Gold leaf manufacturer in Burma
Rolling, hammering, hammering.... and finally 0.01 micron thin
The gold nugget of 99.990 purity, is first fed into a rolling machine and by frequent insertions and gradually narrowing down the rolling gap, a long strip is obtained – about 25 to 30 feet long and about three fourth of an inch wide strip is obtained from a ten tola (100 gms) nugget! The strip of a given weight (20 grams in our case) is then manually cut into 160 tiny pieces. The strip is first adjusted into five equal lengths. Then each of the five pieces of strip weighting about 4 grams each is folded exactly in the middle and two equal parts are obtained, which both are again folded into four, then into 8, 16 and finally into a total of 32 equal pieces from each of the five strips, making a total of 160 tiny squares. By age-old experience in this hereditary craftsmanship, the size of the tiny square so derived is just right for the next process or manual hammering.
These 160 pieces are then systematically arranged in a specially prepared book of deer skin, one piece on the center of each alternate page. This book is placed in soft leather case and then follows manual hammering for about an hour and a half, during which the book is taken out at appropriate intervals and the expanding piece of leaf shifted or rotated almost in the same fashion as the Indian housewife does while manually preparing a round shape ‘chapatti’! The leaves (each of about 4”X 5.5” in size) are then ready and they are very deftly transferred on tissue papers for subsequent marketing or handling.
Process of making gold leaf Japan
After leafing its gilding
Gold leaf application is of two types. Leaf applied on surface inscriptions or designs either on marble of POP or wooden material or the likewise base. The second type relate to pinnacles or kalash (metal pot) or any other copper based solid or hollow figurines.
1.Gilding with adhesive
We need to re-transfer the leaves from plain tissues onto mildly waxed tissues. This is because; the leaves are so light that even a human breath or a slight fluttering movement around will displace it from the tissues and they will start flying around! The waxed tissue can be handled without this mishap. We then prepare the base site surface by first cleaning it smooth and then applying skillfully only on the required inscriptions of the background site, an appropriate specially prepared adhesive coating (different depending upon the base material). When the adhesive is set, the waxed leaf is placed on it and it draws and absorbs the gold leaf which is finally rubbed and finished to become an integral part of the base material.
2. Mercury will do the job of adhesive
For the second type, we do not need any adhesive but we use instead mercury for chemically binding the gold on the base item, which is first scrubbed smooth and cleaned while applying a little mercury in the scrubbing process, laboring for almost an hour in this process. The copper color base item is thus turned into a silvery white because of the absorption of mercury by the metal. Then in the next process, a coat of mercury followed by a layer of gold leaf is applied on the base item, every time the mercury absorbed by the base metal and the gold leaf in turn absorbed by the mercury!
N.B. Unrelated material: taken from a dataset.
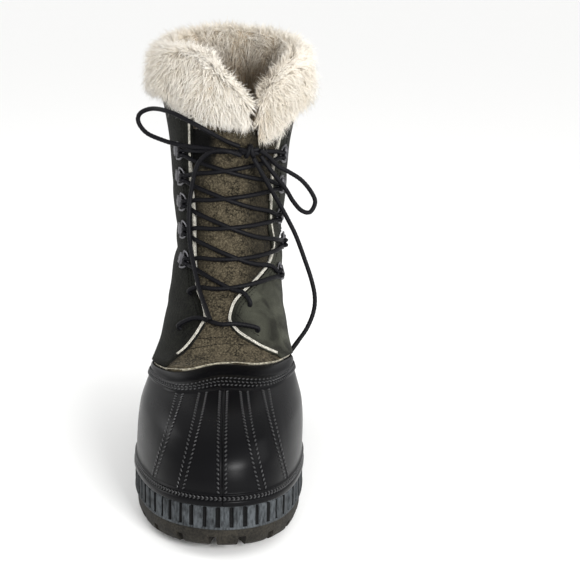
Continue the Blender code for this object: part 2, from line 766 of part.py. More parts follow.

After appropriate number of coatings (the number depending upon the equality of finish required and the environmental factors – If the pinnacles are to be exposed to salty and violent currents of wind as by the sea-side, we shall have to increase the number of coatings by almost fifty percent!) the base item still silvery in appearance because of mercury predomination, is then heated by a flame torch, thereby evaporating the mercury and retaining the gold content! The base item will after this heating start appearing to be of a dull golden color. The base item will then be heated by a flame torch and on the hot surface, a layer of gold leaf spread and polished vigorously by an appropriate “tasbih” (glass beads knit together in strings). The s process of heating and applying leaves in also repeated for a number of times till we get the right luster and mirror polish finish.